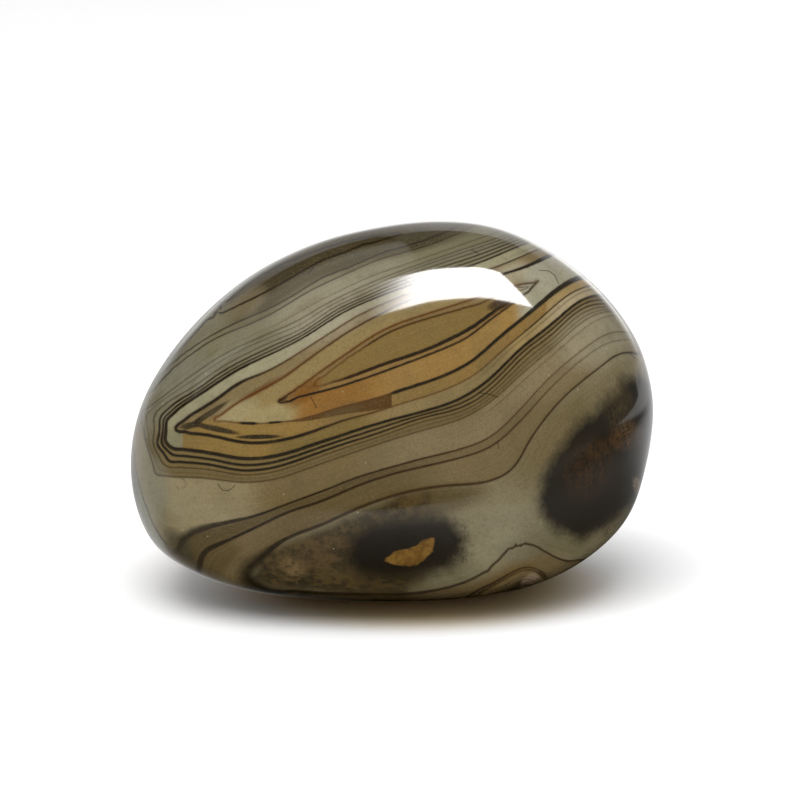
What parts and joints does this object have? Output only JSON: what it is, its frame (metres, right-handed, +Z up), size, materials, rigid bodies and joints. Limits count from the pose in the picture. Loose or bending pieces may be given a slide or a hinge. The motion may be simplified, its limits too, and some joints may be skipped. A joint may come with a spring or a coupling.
{
  "type": "polished banded agate pebble",
  "caption": "Rounded, polished pebble of banded agate with dark mineral blotches, resting on a small flat on its underside.",
  "frame": {"origin": "under the middle of the stone's box, on the surface that it rests on", "axes": "+X along the stone, towards its blunt end; -Y is the front, where the eye-shaped bands show; +Z up"},
  "size_m": [0.0522, 0.0426, 0.0366],
  "materials": {
    "banded_agate": "polished, translucent grey-brown agate with black and brown band lines"
  },
  "bodies": {
    "root": {"agate_pebble": "banded_agate"}
  },
  "joints": []
}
******
**Exercise details**
Recite the full listing above exactly.

**Full response**
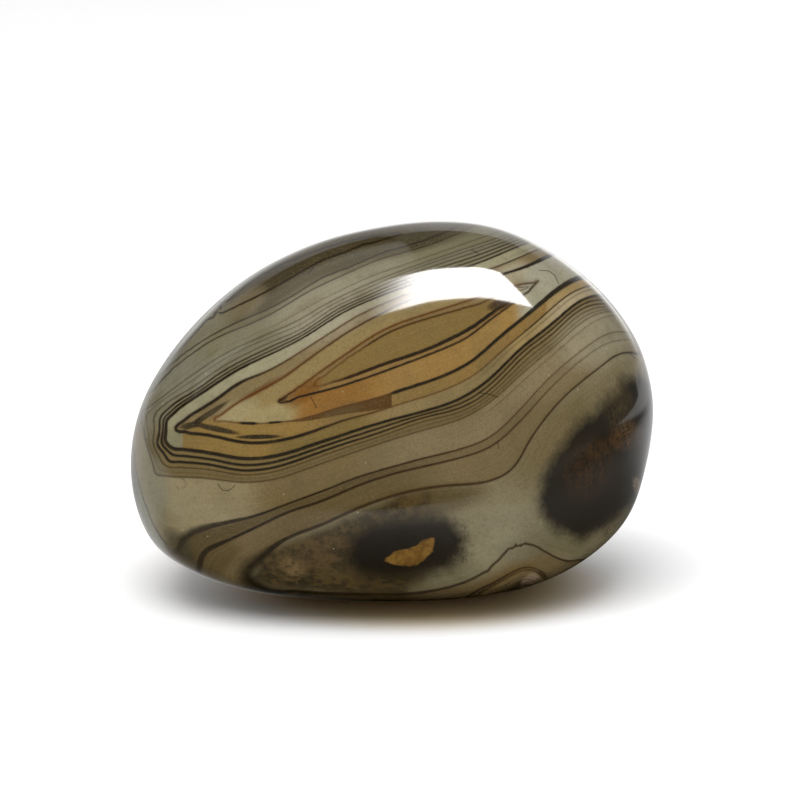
What parts and joints does this object have? Output only JSON: what it is, its frame (metres, right-handed, +Z up), size, materials, rigid bodies and joints. Limits count from the pose in the picture. Loose or bending pieces may be given a slide or a hinge. The motion may be simplified, its limits too, and some joints may be skipped. A joint may come with a spring or a coupling.
{
  "type": "polished banded agate pebble",
  "caption": "Rounded, polished pebble of banded agate with dark mineral blotches, resting on a small flat on its underside.",
  "frame": {"origin": "under the middle of the stone's box, on the surface that it rests on", "axes": "+X along the stone, towards its blunt end; -Y is the front, where the eye-shaped bands show; +Z up"},
  "size_m": [0.0522, 0.0426, 0.0366],
  "materials": {
    "banded_agate": "polished, translucent grey-brown agate with black and brown band lines"
  },
  "bodies": {
    "root": {"agate_pebble": "banded_agate"}
  },
  "joints": []
}